• **To be done**: Print each line from the start of the records below up through the line where "seat_gap = 0.2; // [0.1:0.05:0.5]" is found, exactly as given.

· · · ·

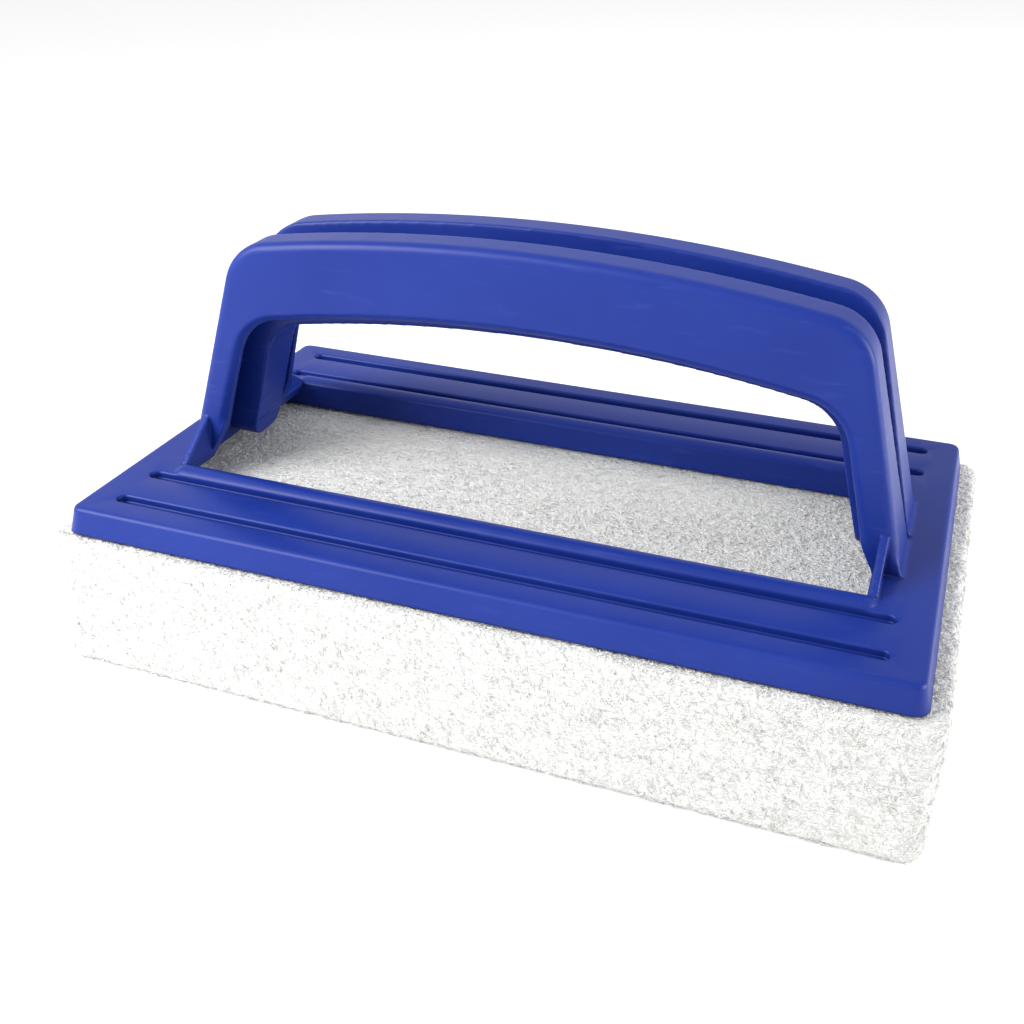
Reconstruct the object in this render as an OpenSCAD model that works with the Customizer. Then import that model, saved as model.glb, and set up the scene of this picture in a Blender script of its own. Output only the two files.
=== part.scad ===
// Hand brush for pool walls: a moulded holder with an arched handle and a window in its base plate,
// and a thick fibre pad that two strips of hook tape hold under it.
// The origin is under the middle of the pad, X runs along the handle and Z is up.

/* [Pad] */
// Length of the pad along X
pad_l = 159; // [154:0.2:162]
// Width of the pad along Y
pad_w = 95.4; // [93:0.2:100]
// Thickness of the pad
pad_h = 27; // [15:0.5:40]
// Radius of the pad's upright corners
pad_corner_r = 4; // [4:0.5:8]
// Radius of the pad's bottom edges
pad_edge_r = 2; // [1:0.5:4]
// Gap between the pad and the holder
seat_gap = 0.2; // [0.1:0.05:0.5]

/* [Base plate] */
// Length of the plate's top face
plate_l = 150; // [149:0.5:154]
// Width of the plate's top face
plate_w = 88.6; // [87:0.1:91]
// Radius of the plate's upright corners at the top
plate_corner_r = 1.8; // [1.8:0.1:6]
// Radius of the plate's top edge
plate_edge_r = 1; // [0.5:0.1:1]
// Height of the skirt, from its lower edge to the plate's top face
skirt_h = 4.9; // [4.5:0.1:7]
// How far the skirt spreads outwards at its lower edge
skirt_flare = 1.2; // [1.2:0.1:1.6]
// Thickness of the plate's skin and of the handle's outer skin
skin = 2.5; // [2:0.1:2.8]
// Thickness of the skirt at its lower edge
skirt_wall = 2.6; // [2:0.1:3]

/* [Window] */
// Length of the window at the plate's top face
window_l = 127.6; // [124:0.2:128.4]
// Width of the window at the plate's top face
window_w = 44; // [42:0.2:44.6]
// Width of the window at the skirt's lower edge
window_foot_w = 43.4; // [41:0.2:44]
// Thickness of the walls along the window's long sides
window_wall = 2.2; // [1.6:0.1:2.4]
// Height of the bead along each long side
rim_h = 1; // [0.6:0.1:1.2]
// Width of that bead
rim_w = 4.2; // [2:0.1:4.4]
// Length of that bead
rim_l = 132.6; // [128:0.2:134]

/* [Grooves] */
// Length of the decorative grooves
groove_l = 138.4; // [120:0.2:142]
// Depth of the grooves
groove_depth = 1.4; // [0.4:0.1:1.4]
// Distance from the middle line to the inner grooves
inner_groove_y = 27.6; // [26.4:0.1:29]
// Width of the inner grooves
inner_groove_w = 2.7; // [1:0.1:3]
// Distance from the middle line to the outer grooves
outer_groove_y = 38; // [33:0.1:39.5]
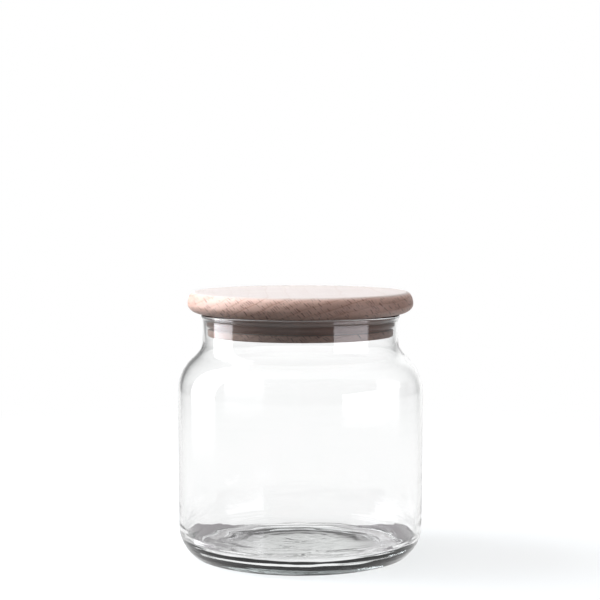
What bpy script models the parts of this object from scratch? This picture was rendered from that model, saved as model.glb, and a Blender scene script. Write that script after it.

· · · ·

• **Task response**:
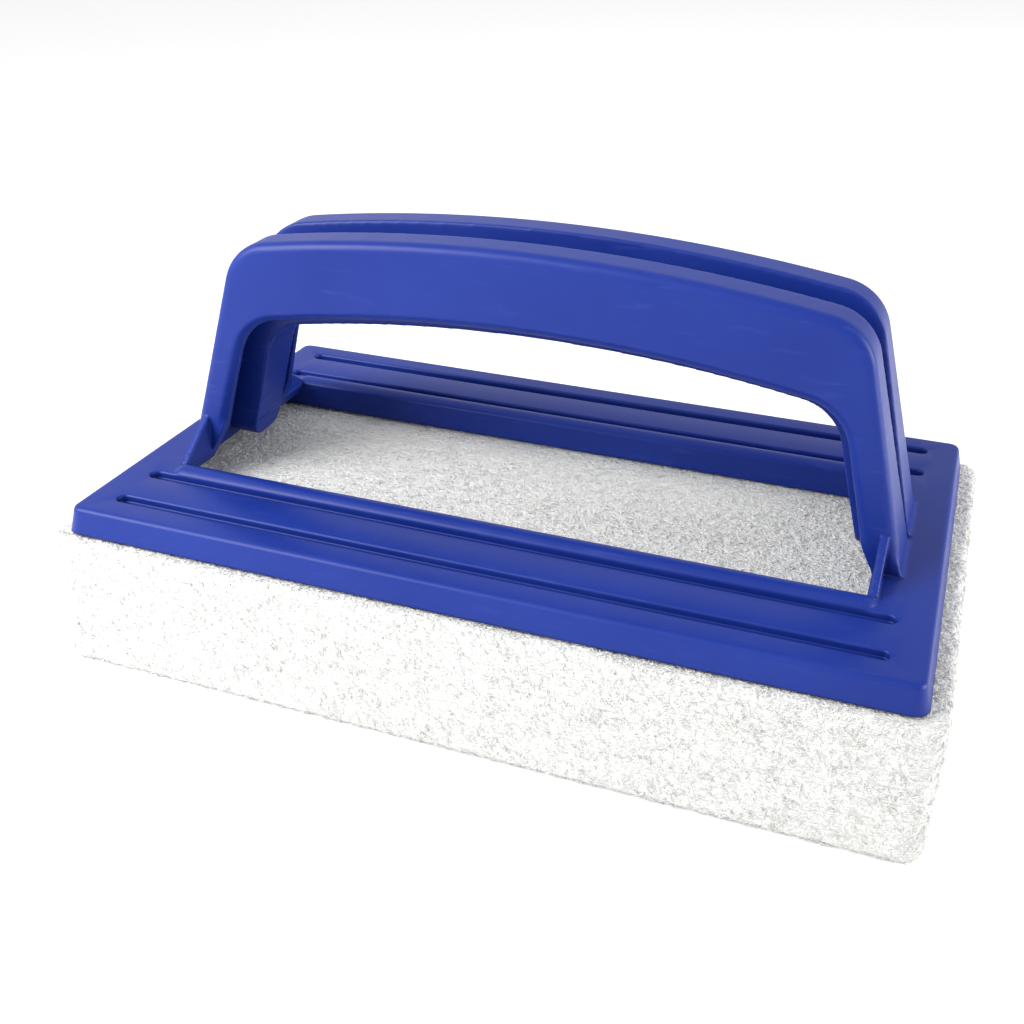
Reconstruct the object in this render as an OpenSCAD model that works with the Customizer. Then import that model, saved as model.glb, and set up the scene of this picture in a Blender script of its own. Output only the two files.
=== part.scad ===
// Hand brush for pool walls: a moulded holder with an arched handle and a window in its base plate,
// and a thick fibre pad that two strips of hook tape hold under it.
// The origin is under the middle of the pad, X runs along the handle and Z is up.

/* [Pad] */
// Length of the pad along X
pad_l = 159; // [154:0.2:162]
// Width of the pad along Y
pad_w = 95.4; // [93:0.2:100]
// Thickness of the pad
pad_h = 27; // [15:0.5:40]
// Radius of the pad's upright corners
pad_corner_r = 4; // [4:0.5:8]
// Radius of the pad's bottom edges
pad_edge_r = 2; // [1:0.5:4]
// Gap between the pad and the holder
seat_gap = 0.2; // [0.1:0.05:0.5]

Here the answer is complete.